Menurut penulis, tulisan-tulisan di dalam al-Mu’azzabun fi al-Ardh tidak lain merupakan aktualisasi bagaimana sastra dan sastrawan sejati menjadi cerminan dari keadaan rakyat dan tanah air yang sesungguhnya. Para sastrawanlah yang lebih mendengar dan merasakan jeritan kepedihan saudara mereka yang terkekang di bawah penindasan dan ketidakadilan. Apa yang pemerintah tahu terkait penderitaan rakyat miskin yang hidupnya semakin hari semakin melarat? Jika pun para penguasa dan pemangku kebijakan tahu, apakah hati mereka akan tergerak untuk meringankan sedikit saja beban dan penderitaan mereka?
Jika Anda tidak percaya, silakan baca bagaimana kisah tragis bocah miskin yang bernama Salih, ketika pakaian baru pemberian temannya, yang mestinya membawa kebanggaan, justru mendatangkan siksaan dari ibu tirinya. Sesaat kemudian si Salih langsung bunuh diri di lintasan kereta api.
Atau kisah tragis nelayan penyakitan yang bernama Qasim, ketika mendapati putri semata wayangnya melakukan perbuatan keji bersama suami adiknya. Tak ayal, si Qasim begitu kesal lalu menggerutu penuh kecewa, “Tidak seharusnya orang-orang miskin dan melarat melahirkan bayi perempuan.” Atau kisah-kisah tragis lainnya yang siap mengoyak-ngoyak bahkan menyayat-nyayat hati Anda.
Melihat keindahan tulisan-tulisan yang ada di al-Mu’azzabun fi al-Ardh yang begitu menyentuh sekaligus menyayat hati, di samping melihat realitas kehidupan sosial dan ekonomi Mesir belakangan ini; tak pelak majalah al-Azhar, pada era kepemimpinan Prof. Dr. Muhammad Imarah, pun kembali memuat beberapa tulisan di buku tersebut.
Di antaranya adalah tulisan yang berjudul Tadhamun (Solidaritas), di mana Taha Hussein menarasikan dengan uslubnya yang menawan kisah Umar bin Khattab pada Tahun Kebinasaan (‘Am al-Ramadah) dan pentingnya sifat solider.

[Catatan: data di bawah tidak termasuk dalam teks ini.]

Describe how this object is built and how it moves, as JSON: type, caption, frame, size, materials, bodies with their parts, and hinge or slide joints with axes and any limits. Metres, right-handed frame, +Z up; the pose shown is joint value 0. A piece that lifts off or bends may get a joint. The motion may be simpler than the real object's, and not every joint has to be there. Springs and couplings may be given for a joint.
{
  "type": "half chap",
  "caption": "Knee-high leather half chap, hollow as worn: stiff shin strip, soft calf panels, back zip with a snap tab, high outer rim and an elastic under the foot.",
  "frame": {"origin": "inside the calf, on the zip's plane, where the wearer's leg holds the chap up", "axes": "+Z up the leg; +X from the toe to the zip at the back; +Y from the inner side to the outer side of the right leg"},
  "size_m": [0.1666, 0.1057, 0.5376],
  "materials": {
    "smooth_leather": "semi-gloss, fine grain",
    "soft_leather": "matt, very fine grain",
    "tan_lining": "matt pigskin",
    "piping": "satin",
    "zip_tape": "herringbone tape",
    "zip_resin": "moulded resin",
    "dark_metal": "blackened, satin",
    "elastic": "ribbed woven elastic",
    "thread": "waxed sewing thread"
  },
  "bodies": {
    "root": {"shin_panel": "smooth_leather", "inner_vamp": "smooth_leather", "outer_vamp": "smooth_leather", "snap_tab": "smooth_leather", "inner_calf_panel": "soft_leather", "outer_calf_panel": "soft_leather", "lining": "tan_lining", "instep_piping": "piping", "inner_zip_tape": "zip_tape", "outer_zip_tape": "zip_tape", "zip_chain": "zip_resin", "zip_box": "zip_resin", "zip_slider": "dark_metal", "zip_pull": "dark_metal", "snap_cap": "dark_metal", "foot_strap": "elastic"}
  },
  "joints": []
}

Begitu juga dengan tulisannya yang berjudul Tsiqal al-Ghina (Beratnya Sebuah Kekayaan), di mana ia membawakan kisah seorang pebisnis ulung sekaligus saudagar kaya raya yang juga sahabat Nabi, yaitu Abdurrahman bin Auf. Ia memaparkan bagaimana sahabat yang sudah dijamin masuk surga oleh Nabi, masih tertatih-tatih langkahnya menuju surga, lantaran kekayaannya yang melimpah ruah. Padahal Ibnu Auf sendiri adalah sahabat yang paling peduli dan dermawan hingga akhir hayatnya. Lalu bagaimana dengan orang-orang kaya kita di era modern ini? Bagaimana keadaan langkah mereka menuju surga? Apakah mereka seperti Ibnu Auf dalam perjuangan dan pengorbanannya dalam membela Islam? Apakah mereka seperti Ibnu Auf dalam kepedulian dan kedermawanannya?

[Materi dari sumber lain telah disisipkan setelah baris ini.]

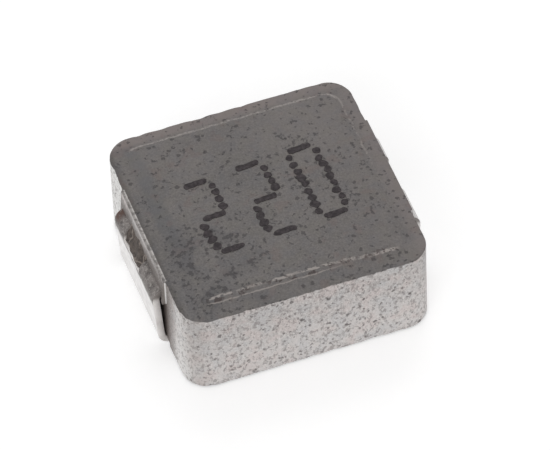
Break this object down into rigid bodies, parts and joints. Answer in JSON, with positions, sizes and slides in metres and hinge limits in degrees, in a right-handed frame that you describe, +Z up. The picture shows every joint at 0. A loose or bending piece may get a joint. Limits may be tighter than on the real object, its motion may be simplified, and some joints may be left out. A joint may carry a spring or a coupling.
{
  "type": "shielded smd power inductor",
  "caption": "Square low-profile moulded power inductor: a metal-powder block pressed round a flat-wire coil, with folded tinned terminals at opposite ends.",
  "frame": {"origin": "on the board plane under the middle of the part, level with the undersides of both feet", "axes": "+X from the left terminal to the right one, +Z up out of the board, the code reads along +X"},
  "size_m": [0.011, 0.01, 0.004],
  "materials": {
    "powder_compound": "pressed iron-alloy powder with binder: matt dark grey top and base, side walls burnished to light speckled grey",
    "enamelled_copper": "flat copper wire under clear enamel",
    "tinned_copper": "satin tin plate on copper sheet, dull and cracked on the outside of the folds",
    "ink": "matt dark ink in dots"
  },
  "bodies": {
    "root": {"moulded_body": "powder_compound", "coil": "enamelled_copper", "terminal_left": "tinned_copper", "terminal_right": "tinned_copper", "marking": "ink"}
  },
  "joints": []
}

Akhirnya, selain memberikan gambaran bagus bagaimana sebuah keindahan uslub dalam bahasa Arab, buku ini menjadi penting (bahkan wajib) untuk dimiliki dan dibaca; agar sifat solider, peduli, tenggang rasa, setia kawan, dan sifat-sifat mulia lainnya; paling tidak mulai tersemai di dalam diri kita.
Tidak hanya itu, buku ini akan mengajarkan kepada Anda bagaimana sejatinya menjadi seorang sastrawan, yaitu ketika ia benar-benar menjadi cerminan dari rakyat dan kondisi tanah airnya. Bukan seperti mereka yang hidup dalam kemunafikan dan tak henti-hentinya mencari muka di depan penguasa.